[Collected data]
## begin
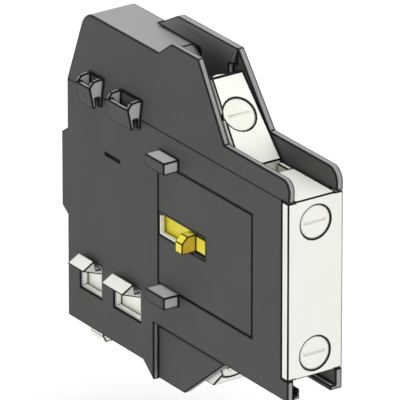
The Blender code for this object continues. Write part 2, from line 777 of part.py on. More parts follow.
def top_band_outline():
    """Outline the part of the rear and top wall that spans the whole width of the casing."""
    t = SHELL_WALL
    end = FAR_RIM_START - CLEARANCE
    return rounded([
        (0.0, CREASE_HEIGHT),
        (TOP_SETBACK, TOP_HEIGHT, TOP_RADIUS),
        (end, TOP_HEIGHT),
        (end, TOP_HEIGHT - t),
        (TOP_SETBACK + t, TOP_HEIGHT - t, TOP_RADIUS - t),
        (t, CREASE_HEIGHT),
    ])


def cover_relief_outline():
    """Outline where the outer cover is cut to its wall: all but its rim, its pit pad and its lower lip."""
    high = FAR_RIM_HEIGHT + OVERRUN
    pad_rear = TOP_END_DEPTH + TOP_END_CHAMFER + CLEARANCE
    pad_front = FRAME_BLOCK_REAR - CLEARANCE
    return [
        (-2 * OVERRUN, LOWEST),
        (LIP_REAR_DEPTH, LOWEST),
        (LIP_REAR_DEPTH, FLANGE_FOOT + LIP_THICKNESS),
        (FRONT_DEPTH + OVERRUN, FLANGE_FOOT + LIP_THICKNESS),
        (FRONT_DEPTH + OVERRUN, high),
        (FAR_RIM_END, high),
        (FAR_RIM_END, TOP_HEIGHT + CLEARANCE),
        (pad_front, TOP_HEIGHT + CLEARANCE),
        (pad_front, CREASE_HEIGHT + CLEARANCE),
        (pad_rear, CREASE_HEIGHT + CLEARANCE),
        (pad_rear, TOP_HEIGHT + CLEARANCE),
        (FAR_RIM_START - OVERRUN, TOP_HEIGHT + CLEARANCE),
        (-2 * OVERRUN, TOP_HEIGHT + CLEARANCE),
    ]


def outer_cover():
    """Make the dark outer side plate with its thickened rim, ear, pit pad and lower lip."""
    near = FAR_FACE - FAR_RIM_FOOT
    cover = side_plate("outer_cover", far_wall_outline(), near, BODY_WIDTH)
    cut(cover, side_plate("relief", cover_relief_outline(), near - OVERRUN, FAR_FACE))
    taper = front_plate(
        "taper",
        [
            (near - OVERRUN, TOP_HEIGHT + CLEARANCE),
            (near, TOP_HEIGHT + CLEARANCE),
            (FAR_FACE, FAR_RIM_HEIGHT + CLEARANCE),
            (FAR_FACE, FAR_RIM_HEIGHT + OVERRUN),
            (near - OVERRUN, FAR_RIM_HEIGHT + OVERRUN),
        ],
        -OVERRUN,
        FRONT_DEPTH,
    )
    t = SHELL_WALL + CLEARANCE
    notch_outline = rounded([
        (-OVERRUN, CREASE_HEIGHT - CLEARANCE),
        (-OVERRUN, TOP_HEIGHT + OVERRUN),
        (FAR_RIM_START, TOP_HEIGHT + OVERRUN),
        (FAR_RIM_START, TOP_HEIGHT - t),
        (TOP_SETBACK + t, TOP_HEIGHT - t, TOP_RADIUS - SHELL_WALL),
        (t, CREASE_HEIGHT - CLEARANCE),
    ])
    notch = side_plate("notch", notch_outline, near - OVERRUN, BODY_WIDTH + OVERRUN)
    slope = (EAR_REAR_DEPTH - FAR_RIM_END) / (FAR_RIM_HEIGHT - FAR_EAR_HEIGHT)
    corners = []
    for height in (FAR_RIM_HEIGHT + OVERRUN, TOP_HEIGHT - OVERRUN):
        edge = FAR_RIM_END + slope * (FAR_RIM_HEIGHT - height)
        corners += [
            (FAR_FACE, edge, height),
            (FAR_FACE - 2 * FAR_RIM_FOOT, edge - 2 * FAR_RIM_FACET, height),
            (FAR_FACE - 2 * FAR_RIM_FOOT, edge + FAR_RIM_FACET, height),
            (FAR_FACE, edge + FAR_RIM_FACET, height),
        ]
    cut(cover, taper, notch, hull("facet", corners))
    depth = LATCH_WINDOW_REAR[1] + LATCH_WINDOW_LENGTH[1] / 2
    height = (LATCH_WINDOW_LOW + LATCH_WINDOW_HIGH) / 2
    post = rod(
        "post",
        spot(LATCH_NEAR + CLEARANCE + LATCH_PLATE, depth, height),
        spot(FAR_FACE + COVER_WALL / 2, depth, height),
        HOOK_CHEEK,
        HOOK_CHEEK * 1.4,
        12,
    )
    join(cover, post)
    return finish_piece(cover, "outer_cover", DARK)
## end
[Aim]
Quote the data above in full, changing nothing.

[Written answer]
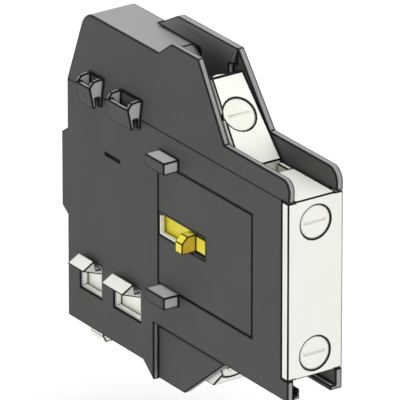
The Blender code for this object continues. Write part 2, from line 777 of part.py on. More parts follow.
def top_band_outline():
    """Outline the part of the rear and top wall that spans the whole width of the casing."""
    t = SHELL_WALL
    end = FAR_RIM_START - CLEARANCE
    return rounded([
        (0.0, CREASE_HEIGHT),
        (TOP_SETBACK, TOP_HEIGHT, TOP_RADIUS),
        (end, TOP_HEIGHT),
        (end, TOP_HEIGHT - t),
        (TOP_SETBACK + t, TOP_HEIGHT - t, TOP_RADIUS - t),
        (t, CREASE_HEIGHT),
    ])


def cover_relief_outline():
    """Outline where the outer cover is cut to its wall: all but its rim, its pit pad and its lower lip."""
    high = FAR_RIM_HEIGHT + OVERRUN
    pad_rear = TOP_END_DEPTH + TOP_END_CHAMFER + CLEARANCE
    pad_front = FRAME_BLOCK_REAR - CLEARANCE
    return [
        (-2 * OVERRUN, LOWEST),
        (LIP_REAR_DEPTH, LOWEST),
        (LIP_REAR_DEPTH, FLANGE_FOOT + LIP_THICKNESS),
        (FRONT_DEPTH + OVERRUN, FLANGE_FOOT + LIP_THICKNESS),
        (FRONT_DEPTH + OVERRUN, high),
        (FAR_RIM_END, high),
        (FAR_RIM_END, TOP_HEIGHT + CLEARANCE),
        (pad_front, TOP_HEIGHT + CLEARANCE),
        (pad_front, CREASE_HEIGHT + CLEARANCE),
        (pad_rear, CREASE_HEIGHT + CLEARANCE),
        (pad_rear, TOP_HEIGHT + CLEARANCE),
        (FAR_RIM_START - OVERRUN, TOP_HEIGHT + CLEARANCE),
        (-2 * OVERRUN, TOP_HEIGHT + CLEARANCE),
    ]


def outer_cover():
    """Make the dark outer side plate with its thickened rim, ear, pit pad and lower lip."""
    near = FAR_FACE - FAR_RIM_FOOT
    cover = side_plate("outer_cover", far_wall_outline(), near, BODY_WIDTH)
    cut(cover, side_plate("relief", cover_relief_outline(), near - OVERRUN, FAR_FACE))
    taper = front_plate(
        "taper",
        [
            (near - OVERRUN, TOP_HEIGHT + CLEARANCE),
            (near, TOP_HEIGHT + CLEARANCE),
            (FAR_FACE, FAR_RIM_HEIGHT + CLEARANCE),
            (FAR_FACE, FAR_RIM_HEIGHT + OVERRUN),
            (near - OVERRUN, FAR_RIM_HEIGHT + OVERRUN),
        ],
        -OVERRUN,
        FRONT_DEPTH,
    )
    t = SHELL_WALL + CLEARANCE
    notch_outline = rounded([
        (-OVERRUN, CREASE_HEIGHT - CLEARANCE),
        (-OVERRUN, TOP_HEIGHT + OVERRUN),
        (FAR_RIM_START, TOP_HEIGHT + OVERRUN),
        (FAR_RIM_START, TOP_HEIGHT - t),
        (TOP_SETBACK + t, TOP_HEIGHT - t, TOP_RADIUS - SHELL_WALL),
        (t, CREASE_HEIGHT - CLEARANCE),
    ])
    notch = side_plate("notch", notch_outline, near - OVERRUN, BODY_WIDTH + OVERRUN)
    slope = (EAR_REAR_DEPTH - FAR_RIM_END) / (FAR_RIM_HEIGHT - FAR_EAR_HEIGHT)
    corners = []
    for height in (FAR_RIM_HEIGHT + OVERRUN, TOP_HEIGHT - OVERRUN):
        edge = FAR_RIM_END + slope * (FAR_RIM_HEIGHT - height)
        corners += [
            (FAR_FACE, edge, height),
            (FAR_FACE - 2 * FAR_RIM_FOOT, edge - 2 * FAR_RIM_FACET, height),
            (FAR_FACE - 2 * FAR_RIM_FOOT, edge + FAR_RIM_FACET, height),
            (FAR_FACE, edge + FAR_RIM_FACET, height),
        ]
    cut(cover, taper, notch, hull("facet", corners))
    depth = LATCH_WINDOW_REAR[1] + LATCH_WINDOW_LENGTH[1] / 2
    height = (LATCH_WINDOW_LOW + LATCH_WINDOW_HIGH) / 2
    post = rod(
        "post",
        spot(LATCH_NEAR + CLEARANCE + LATCH_PLATE, depth, height),
        spot(FAR_FACE + COVER_WALL / 2, depth, height),
        HOOK_CHEEK,
        HOOK_CHEEK * 1.4,
        12,
    )
    join(cover, post)
    return finish_piece(cover, "outer_cover", DARK)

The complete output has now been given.